◆ Work to complete ◆
Copy every line in which the string "import" occurs.

◆ Record list ◆
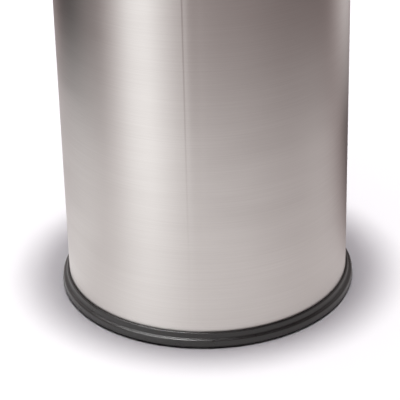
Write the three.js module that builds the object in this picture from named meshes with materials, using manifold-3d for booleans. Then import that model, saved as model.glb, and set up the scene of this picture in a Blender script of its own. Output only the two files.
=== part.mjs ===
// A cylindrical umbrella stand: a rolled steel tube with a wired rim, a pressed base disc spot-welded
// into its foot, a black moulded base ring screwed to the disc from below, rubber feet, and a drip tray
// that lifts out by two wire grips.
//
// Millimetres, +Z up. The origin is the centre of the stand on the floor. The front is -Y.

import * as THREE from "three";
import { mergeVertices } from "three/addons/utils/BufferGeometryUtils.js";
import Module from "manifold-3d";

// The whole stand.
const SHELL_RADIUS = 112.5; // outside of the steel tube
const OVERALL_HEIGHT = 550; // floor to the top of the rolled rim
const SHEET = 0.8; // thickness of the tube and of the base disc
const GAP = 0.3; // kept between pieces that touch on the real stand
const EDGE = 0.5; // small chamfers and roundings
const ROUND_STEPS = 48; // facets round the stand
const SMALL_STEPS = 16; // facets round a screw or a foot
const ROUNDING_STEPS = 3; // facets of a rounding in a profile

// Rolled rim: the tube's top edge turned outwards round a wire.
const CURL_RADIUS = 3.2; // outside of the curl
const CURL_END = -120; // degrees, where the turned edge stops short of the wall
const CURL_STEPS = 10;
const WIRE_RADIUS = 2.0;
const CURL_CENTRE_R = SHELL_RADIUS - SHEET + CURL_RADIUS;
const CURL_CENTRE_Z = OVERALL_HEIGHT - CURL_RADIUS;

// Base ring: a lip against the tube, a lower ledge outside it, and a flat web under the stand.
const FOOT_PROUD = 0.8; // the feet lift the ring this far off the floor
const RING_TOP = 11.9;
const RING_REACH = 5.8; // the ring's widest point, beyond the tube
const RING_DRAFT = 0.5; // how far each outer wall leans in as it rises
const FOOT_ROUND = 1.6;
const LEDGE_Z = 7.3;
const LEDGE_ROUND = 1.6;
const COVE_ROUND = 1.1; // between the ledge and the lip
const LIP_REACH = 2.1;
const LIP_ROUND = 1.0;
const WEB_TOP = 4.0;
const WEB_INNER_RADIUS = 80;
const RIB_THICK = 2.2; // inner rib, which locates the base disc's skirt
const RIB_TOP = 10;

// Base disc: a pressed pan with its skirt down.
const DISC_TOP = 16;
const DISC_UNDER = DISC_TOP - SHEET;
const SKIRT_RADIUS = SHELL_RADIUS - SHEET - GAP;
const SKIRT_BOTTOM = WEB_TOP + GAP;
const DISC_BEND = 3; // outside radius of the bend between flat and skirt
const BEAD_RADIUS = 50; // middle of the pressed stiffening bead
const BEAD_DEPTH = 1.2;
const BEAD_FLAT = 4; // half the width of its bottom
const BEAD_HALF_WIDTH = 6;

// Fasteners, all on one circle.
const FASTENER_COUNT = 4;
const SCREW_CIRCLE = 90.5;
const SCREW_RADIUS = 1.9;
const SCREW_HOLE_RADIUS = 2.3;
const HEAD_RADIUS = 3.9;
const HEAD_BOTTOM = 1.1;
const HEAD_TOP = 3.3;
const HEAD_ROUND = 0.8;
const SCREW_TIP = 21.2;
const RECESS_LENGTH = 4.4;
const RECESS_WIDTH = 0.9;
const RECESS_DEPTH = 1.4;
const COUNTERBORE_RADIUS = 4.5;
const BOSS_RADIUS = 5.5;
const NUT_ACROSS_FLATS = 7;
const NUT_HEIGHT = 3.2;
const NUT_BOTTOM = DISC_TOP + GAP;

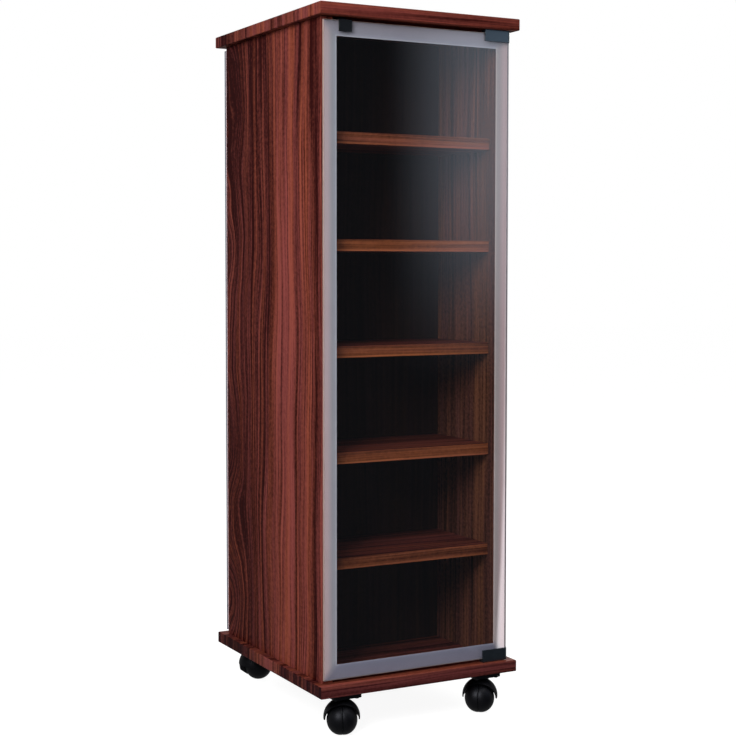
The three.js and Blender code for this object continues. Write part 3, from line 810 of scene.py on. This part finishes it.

◆ Written solution ◆
Write the three.js module that builds the object in this picture from named meshes with materials, using manifold-3d for booleans. Then import that model, saved as model.glb, and set up the scene of this picture in a Blender script of its own. Output only the two files.
import * as THREE from "three";
import { mergeVertices } from "three/addons/utils/BufferGeometryUtils.js";
import Module from "manifold-3d";